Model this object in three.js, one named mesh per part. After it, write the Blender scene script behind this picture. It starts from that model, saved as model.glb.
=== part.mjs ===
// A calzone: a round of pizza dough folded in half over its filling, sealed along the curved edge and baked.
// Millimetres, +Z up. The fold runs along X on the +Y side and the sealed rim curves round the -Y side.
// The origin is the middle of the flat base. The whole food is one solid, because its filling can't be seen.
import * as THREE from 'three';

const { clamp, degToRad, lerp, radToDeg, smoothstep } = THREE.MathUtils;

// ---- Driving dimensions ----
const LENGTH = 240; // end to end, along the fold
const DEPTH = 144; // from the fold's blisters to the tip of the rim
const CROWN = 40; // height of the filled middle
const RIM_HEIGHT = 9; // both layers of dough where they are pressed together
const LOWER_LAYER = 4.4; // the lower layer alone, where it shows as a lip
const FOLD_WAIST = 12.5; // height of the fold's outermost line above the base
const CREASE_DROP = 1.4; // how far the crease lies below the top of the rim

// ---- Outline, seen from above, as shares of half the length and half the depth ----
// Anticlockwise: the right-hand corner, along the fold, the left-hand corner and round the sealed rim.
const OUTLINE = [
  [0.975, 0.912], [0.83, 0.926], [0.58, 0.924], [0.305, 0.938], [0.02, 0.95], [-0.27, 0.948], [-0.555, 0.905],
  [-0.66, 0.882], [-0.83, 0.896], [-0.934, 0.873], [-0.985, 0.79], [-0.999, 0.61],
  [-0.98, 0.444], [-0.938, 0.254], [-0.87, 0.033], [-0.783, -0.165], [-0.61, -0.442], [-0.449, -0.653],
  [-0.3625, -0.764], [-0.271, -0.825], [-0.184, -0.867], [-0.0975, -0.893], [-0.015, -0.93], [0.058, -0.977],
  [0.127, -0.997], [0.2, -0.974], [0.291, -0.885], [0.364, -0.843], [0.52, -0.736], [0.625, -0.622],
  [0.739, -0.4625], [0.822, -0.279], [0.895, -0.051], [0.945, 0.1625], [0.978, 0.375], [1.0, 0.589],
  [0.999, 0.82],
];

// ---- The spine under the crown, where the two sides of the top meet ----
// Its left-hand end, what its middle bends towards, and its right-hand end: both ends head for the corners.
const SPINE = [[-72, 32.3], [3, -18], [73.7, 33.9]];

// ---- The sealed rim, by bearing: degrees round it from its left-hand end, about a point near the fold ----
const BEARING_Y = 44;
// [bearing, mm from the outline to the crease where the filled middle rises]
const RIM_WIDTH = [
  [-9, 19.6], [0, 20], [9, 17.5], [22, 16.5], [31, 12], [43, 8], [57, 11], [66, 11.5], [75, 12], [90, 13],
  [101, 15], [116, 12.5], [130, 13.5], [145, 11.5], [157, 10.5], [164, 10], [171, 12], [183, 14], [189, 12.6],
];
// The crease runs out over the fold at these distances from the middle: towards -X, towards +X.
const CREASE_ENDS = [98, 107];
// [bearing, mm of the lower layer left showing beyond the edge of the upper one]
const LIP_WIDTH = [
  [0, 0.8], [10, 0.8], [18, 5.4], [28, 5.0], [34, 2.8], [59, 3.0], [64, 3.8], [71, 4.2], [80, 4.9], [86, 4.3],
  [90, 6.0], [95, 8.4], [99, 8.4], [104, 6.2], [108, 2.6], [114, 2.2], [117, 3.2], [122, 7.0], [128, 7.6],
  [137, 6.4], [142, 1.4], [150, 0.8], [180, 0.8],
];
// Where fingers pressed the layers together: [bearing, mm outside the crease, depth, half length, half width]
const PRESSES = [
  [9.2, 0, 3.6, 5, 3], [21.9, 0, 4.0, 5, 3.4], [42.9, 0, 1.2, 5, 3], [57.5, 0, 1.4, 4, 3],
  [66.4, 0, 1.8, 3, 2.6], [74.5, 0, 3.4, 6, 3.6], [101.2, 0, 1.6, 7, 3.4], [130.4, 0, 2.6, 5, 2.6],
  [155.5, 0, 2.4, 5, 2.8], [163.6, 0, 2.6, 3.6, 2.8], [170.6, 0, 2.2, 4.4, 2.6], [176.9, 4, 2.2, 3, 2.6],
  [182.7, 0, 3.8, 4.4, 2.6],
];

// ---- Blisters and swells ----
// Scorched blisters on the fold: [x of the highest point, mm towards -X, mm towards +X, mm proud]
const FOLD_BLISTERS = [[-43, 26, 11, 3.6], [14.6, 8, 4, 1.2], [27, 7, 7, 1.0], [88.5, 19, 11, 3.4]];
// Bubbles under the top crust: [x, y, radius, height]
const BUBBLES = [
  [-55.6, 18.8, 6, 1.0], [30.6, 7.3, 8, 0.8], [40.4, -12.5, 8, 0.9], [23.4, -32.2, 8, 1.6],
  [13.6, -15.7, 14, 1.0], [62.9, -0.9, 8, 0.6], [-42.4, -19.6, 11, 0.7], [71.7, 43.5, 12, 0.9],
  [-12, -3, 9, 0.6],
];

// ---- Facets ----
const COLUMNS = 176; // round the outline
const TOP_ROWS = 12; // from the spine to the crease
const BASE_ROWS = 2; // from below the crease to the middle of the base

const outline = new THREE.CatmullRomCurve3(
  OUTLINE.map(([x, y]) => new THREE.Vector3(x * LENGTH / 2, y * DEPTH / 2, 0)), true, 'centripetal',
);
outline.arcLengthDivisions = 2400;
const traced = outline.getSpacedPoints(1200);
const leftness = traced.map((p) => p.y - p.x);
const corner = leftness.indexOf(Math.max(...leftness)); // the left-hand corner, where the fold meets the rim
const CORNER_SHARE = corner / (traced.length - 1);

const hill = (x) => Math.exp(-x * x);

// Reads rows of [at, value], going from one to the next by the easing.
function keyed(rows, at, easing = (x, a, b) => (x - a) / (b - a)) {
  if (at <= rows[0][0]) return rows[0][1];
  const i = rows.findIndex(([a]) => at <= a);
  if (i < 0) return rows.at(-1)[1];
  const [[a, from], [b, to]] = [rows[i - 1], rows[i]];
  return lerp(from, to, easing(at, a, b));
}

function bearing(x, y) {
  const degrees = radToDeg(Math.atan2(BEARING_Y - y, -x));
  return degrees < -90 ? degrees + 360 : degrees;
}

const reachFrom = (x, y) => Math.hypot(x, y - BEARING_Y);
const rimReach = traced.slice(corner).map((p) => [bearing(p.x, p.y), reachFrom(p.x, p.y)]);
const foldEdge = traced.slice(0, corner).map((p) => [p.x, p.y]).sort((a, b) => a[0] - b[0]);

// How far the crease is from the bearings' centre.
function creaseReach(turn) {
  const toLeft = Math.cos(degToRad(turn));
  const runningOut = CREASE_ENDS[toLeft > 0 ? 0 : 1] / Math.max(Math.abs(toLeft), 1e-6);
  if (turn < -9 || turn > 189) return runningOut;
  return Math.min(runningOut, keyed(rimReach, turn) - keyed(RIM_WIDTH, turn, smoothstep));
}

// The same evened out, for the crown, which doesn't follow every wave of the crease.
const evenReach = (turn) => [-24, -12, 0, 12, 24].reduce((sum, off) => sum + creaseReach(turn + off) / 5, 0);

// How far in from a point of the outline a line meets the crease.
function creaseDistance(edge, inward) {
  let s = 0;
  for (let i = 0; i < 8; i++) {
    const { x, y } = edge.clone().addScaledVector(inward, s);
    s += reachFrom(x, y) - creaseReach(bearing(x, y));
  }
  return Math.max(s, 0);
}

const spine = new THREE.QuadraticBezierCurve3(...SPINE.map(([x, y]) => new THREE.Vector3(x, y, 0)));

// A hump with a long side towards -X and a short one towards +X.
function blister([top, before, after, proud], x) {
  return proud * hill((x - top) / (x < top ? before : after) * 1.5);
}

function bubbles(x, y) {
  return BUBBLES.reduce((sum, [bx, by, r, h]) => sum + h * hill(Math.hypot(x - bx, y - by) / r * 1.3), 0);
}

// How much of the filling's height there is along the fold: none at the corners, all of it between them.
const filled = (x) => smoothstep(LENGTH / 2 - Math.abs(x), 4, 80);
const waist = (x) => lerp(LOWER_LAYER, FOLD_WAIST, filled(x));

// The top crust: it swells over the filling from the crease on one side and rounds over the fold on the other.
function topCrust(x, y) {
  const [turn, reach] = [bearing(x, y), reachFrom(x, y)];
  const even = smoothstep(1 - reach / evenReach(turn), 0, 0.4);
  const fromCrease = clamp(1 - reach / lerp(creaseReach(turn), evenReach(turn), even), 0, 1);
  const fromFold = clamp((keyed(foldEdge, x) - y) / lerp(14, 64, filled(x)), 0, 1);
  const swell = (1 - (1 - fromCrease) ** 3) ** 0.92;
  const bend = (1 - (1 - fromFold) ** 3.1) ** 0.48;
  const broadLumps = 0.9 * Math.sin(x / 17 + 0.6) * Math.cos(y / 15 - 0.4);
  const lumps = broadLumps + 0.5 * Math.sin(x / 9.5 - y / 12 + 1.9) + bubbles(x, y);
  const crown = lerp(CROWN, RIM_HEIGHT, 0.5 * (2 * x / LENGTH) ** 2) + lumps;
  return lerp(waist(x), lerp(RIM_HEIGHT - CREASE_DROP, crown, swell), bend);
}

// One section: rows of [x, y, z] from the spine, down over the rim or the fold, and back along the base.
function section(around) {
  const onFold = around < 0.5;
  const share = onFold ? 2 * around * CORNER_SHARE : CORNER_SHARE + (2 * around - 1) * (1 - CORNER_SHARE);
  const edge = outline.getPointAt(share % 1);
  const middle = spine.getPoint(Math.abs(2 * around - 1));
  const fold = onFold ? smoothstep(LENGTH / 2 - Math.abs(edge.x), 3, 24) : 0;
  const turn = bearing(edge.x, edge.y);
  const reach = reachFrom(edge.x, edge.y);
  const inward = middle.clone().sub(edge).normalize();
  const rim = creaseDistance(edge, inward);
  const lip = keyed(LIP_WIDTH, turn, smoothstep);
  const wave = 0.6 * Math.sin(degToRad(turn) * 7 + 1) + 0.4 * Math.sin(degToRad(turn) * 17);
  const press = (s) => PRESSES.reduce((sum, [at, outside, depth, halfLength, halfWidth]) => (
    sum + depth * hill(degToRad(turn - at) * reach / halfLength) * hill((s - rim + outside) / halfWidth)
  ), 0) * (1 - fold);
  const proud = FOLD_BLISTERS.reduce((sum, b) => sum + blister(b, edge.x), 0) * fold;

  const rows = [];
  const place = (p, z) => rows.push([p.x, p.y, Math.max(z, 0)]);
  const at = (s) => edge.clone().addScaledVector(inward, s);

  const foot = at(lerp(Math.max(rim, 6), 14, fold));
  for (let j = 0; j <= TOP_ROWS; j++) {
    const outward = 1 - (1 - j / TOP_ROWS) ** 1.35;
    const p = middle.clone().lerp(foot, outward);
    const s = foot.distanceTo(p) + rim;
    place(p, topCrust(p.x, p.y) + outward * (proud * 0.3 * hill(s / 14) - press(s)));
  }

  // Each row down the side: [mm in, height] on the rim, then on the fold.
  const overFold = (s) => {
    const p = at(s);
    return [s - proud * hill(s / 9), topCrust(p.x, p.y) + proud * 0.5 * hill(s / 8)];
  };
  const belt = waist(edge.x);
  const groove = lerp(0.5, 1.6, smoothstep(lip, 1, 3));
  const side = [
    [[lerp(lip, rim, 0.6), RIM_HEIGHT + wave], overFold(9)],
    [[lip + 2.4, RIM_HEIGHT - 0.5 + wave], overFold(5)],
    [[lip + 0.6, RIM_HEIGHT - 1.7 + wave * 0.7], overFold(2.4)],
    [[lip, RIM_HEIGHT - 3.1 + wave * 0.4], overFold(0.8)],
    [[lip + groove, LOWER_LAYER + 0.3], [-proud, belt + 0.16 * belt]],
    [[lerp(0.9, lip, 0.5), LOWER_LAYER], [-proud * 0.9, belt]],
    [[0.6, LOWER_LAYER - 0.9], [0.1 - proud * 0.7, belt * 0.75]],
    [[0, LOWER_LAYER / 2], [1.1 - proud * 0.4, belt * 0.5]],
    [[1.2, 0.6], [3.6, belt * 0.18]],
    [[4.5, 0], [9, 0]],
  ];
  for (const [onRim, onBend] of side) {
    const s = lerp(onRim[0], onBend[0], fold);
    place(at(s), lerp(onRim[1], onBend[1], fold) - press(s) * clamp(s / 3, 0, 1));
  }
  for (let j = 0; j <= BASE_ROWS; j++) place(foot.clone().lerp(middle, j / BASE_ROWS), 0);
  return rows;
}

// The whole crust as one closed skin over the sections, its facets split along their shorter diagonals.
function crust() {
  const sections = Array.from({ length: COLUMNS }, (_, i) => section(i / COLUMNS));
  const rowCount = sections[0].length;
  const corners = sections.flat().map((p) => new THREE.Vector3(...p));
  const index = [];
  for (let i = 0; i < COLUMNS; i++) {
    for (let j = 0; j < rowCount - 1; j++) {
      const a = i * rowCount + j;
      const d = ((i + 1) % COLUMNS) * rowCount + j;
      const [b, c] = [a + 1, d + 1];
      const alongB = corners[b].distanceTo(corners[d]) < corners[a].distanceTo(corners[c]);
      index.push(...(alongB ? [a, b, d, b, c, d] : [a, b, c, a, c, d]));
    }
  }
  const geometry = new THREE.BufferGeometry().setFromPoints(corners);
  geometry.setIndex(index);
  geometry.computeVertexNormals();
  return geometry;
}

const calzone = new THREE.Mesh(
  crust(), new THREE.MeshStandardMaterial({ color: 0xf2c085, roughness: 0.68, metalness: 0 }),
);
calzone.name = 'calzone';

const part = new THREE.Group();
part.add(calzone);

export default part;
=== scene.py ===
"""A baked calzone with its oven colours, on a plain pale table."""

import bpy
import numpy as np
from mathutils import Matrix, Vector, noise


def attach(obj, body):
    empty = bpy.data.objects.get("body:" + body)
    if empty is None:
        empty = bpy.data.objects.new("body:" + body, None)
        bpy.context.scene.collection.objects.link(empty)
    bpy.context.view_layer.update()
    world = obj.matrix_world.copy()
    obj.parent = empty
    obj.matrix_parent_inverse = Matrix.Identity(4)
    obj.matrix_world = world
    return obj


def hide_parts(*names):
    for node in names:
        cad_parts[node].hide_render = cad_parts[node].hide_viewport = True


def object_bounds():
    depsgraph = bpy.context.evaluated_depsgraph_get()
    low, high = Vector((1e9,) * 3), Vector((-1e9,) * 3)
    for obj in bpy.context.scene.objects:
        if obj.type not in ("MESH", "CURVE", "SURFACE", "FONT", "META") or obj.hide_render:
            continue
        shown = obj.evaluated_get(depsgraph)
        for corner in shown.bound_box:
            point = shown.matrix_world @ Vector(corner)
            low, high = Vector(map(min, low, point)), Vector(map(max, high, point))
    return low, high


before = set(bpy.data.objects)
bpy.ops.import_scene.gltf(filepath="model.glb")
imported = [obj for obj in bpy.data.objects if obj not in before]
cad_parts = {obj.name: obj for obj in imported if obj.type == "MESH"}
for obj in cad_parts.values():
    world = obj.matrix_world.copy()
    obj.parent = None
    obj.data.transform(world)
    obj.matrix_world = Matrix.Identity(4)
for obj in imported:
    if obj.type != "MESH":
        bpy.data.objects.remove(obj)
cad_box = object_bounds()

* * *

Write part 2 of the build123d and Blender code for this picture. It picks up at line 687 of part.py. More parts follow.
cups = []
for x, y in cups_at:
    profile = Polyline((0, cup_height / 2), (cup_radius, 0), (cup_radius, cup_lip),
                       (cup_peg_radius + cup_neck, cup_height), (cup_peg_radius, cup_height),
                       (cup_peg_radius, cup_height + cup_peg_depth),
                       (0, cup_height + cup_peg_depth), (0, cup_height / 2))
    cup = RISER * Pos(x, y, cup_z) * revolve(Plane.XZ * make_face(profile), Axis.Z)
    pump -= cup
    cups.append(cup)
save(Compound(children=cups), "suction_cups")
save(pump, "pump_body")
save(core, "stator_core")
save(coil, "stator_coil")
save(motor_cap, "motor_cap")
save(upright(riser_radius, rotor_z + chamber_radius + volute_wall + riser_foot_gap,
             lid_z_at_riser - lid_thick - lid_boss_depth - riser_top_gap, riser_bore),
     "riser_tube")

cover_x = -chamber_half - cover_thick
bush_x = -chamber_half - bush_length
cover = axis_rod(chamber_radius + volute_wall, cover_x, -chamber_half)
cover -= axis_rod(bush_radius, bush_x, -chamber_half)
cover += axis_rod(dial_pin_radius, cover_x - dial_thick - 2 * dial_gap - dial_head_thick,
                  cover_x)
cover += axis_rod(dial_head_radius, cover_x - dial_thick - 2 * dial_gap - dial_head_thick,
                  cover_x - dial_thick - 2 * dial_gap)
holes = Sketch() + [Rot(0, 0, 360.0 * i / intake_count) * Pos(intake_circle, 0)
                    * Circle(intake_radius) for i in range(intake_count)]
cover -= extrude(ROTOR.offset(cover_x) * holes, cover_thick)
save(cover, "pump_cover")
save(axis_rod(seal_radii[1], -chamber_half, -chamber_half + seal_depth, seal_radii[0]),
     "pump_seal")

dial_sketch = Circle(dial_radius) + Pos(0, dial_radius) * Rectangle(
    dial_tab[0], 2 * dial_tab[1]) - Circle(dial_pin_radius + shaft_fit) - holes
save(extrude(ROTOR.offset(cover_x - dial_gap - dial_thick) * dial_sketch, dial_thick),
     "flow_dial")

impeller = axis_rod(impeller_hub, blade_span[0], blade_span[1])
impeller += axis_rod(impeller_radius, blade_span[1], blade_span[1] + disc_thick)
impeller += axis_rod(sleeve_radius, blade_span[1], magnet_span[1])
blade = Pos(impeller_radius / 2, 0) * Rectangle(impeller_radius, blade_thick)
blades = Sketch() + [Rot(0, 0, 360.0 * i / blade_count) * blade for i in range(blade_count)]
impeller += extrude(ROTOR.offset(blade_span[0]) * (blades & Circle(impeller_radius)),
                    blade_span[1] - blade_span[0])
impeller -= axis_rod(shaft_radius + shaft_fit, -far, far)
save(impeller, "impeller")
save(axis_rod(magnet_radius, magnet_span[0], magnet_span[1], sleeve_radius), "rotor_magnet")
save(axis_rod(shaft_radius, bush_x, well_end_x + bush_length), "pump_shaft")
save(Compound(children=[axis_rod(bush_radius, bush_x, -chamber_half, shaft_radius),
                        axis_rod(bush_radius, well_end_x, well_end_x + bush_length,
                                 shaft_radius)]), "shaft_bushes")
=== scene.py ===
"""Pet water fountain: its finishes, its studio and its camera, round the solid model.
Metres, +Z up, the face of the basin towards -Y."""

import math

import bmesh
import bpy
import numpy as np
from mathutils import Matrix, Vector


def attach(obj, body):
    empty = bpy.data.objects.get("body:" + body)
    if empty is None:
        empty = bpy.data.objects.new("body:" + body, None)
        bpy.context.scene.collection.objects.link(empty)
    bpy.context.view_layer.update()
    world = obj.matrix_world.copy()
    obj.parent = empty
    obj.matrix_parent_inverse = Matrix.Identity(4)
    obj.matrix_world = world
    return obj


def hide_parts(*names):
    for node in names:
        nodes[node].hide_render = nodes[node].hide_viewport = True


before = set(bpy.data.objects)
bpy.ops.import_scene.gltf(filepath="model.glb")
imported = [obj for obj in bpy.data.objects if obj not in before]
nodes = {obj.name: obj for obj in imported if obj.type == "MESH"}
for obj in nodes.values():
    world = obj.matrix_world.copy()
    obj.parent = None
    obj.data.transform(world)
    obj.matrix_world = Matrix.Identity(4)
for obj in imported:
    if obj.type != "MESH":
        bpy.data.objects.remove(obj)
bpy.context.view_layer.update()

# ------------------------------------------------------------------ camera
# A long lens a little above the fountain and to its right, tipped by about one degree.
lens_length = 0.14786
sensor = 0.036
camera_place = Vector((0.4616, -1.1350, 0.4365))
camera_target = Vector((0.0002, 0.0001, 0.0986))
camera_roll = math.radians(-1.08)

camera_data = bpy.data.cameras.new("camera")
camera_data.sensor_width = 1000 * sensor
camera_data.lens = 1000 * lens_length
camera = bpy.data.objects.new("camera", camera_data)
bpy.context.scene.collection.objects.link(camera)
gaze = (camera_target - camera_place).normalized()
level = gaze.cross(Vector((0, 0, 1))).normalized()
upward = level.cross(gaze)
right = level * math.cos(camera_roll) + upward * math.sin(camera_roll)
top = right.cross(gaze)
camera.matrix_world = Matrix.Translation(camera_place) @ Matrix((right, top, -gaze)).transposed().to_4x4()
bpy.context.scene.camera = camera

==

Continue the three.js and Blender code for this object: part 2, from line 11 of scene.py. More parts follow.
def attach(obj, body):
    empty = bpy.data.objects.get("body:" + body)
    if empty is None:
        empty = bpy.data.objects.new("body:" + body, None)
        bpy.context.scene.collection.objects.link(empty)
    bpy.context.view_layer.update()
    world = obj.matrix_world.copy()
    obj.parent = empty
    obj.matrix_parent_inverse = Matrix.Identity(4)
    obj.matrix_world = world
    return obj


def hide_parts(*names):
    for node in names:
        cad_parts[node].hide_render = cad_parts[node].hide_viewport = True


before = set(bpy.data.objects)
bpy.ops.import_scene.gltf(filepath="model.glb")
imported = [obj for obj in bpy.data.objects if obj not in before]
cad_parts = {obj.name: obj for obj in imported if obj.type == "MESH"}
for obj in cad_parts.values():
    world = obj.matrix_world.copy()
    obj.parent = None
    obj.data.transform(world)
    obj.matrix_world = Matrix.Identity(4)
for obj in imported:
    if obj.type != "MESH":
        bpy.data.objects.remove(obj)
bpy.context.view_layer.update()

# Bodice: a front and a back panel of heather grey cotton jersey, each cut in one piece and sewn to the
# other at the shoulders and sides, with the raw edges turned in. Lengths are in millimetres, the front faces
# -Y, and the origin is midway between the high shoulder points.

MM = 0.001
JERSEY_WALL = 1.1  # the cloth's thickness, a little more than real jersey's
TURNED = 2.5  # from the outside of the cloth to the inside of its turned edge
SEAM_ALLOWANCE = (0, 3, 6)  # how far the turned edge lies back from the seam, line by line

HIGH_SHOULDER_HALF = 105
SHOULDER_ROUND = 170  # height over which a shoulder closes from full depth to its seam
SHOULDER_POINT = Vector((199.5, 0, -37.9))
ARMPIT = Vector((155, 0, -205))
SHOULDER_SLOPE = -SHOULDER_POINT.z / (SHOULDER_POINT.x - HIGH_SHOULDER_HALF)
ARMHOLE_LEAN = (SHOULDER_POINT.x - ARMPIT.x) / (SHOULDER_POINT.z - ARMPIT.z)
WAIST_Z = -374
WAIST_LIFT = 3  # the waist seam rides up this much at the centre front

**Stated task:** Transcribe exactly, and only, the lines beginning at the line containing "Model this object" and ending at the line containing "lerp, radToDeg, smoothstep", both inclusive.

**Task response:**
Model this object in three.js, one named mesh per part. After it, write the Blender scene script behind this picture. It starts from that model, saved as model.glb.
=== part.mjs ===
// A calzone: a round of pizza dough folded in half over its filling, sealed along the curved edge and baked.
// Millimetres, +Z up. The fold runs along X on the +Y side and the sealed rim curves round the -Y side.
// The origin is the middle of the flat base. The whole food is one solid, because its filling can't be seen.
import * as THREE from 'three';

const { clamp, degToRad, lerp, radToDeg, smoothstep } = THREE.MathUtils;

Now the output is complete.